Anpao: An American Indian Odyssey
- Author: Jamake Highwater
- Illustrator: Fritz Scholder
- Language: English
- Genre: Children's literature
- Publisher: Lippincott
- Publication date: 1975
- Publication place: United States
- Media type: Hardback (Lippincott) / Paperback (Trophy)

= Anpao: An American Indian Odyssey =

1977 children's book

Anpao: An American Indian Odyssey is a 1977 novel written by Jamake Highwater and illustrated by Fritz Scholder. Styled after Homer's Odyssey, the holy man Wasicong narrates the story of the hero Anpao and his quest to secure the Sun's permission to marry Ko-ko-mik-e-is. Highwater said he developed the story “out of the many stories of the boyhood of early Indians ... in order to make an Indian ‘Ulysses’ who could become the central dramatic character in the saga of Indian life in North America." The book was awarded a Newbery Honor in 1978.

==Controversy==

Highwater, whose real name was Jackie Marks, claimed Blackfoot and Cherokee ancestry.
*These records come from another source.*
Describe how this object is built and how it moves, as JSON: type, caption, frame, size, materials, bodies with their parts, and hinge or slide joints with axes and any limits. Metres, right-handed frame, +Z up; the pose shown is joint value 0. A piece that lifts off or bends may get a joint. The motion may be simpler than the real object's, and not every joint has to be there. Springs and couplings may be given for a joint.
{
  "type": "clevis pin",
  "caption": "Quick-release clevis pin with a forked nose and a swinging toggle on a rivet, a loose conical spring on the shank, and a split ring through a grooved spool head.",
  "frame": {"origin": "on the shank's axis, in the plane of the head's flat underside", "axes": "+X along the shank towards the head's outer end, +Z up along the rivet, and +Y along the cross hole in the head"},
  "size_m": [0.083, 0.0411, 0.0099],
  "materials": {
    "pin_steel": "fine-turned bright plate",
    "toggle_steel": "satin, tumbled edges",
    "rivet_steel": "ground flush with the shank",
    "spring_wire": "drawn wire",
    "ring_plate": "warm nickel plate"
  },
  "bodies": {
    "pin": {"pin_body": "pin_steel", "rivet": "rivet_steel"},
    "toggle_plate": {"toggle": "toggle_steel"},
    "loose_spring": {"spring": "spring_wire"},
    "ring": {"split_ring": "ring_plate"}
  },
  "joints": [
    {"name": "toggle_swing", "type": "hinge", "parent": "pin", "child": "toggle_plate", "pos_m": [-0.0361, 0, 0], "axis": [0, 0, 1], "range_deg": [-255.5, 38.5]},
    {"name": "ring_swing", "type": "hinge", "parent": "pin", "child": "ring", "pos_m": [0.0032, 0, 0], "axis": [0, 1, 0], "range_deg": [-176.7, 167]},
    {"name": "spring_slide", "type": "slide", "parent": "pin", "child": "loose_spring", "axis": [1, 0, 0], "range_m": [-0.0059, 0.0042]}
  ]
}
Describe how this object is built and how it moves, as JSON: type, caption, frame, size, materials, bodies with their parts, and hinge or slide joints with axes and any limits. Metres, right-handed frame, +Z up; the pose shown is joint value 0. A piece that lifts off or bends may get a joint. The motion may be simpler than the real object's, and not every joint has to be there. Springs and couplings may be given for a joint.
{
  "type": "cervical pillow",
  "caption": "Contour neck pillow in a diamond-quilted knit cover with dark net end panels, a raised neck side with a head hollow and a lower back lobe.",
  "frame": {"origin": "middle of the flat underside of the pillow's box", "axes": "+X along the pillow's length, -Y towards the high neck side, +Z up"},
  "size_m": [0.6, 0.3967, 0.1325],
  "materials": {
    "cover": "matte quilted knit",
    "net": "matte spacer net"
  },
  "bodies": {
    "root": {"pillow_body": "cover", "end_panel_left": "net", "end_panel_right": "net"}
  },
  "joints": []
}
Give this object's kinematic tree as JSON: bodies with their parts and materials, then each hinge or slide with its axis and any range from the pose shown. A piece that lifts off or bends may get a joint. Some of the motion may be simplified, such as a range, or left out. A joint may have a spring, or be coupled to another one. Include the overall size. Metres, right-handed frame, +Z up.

He was exposed as a fraud with no native American ancestry in 1984. Scholar Debbie Reese criticized the American Library Association's decision to award Anpao with a Newbery Honor, accusing them of perpetuating stereotypes by overlooking Marks' "collapsing distinct stories into a singular “American Indian” existence [which] contributed to the stereotypical idea that Native peoples are a monolith."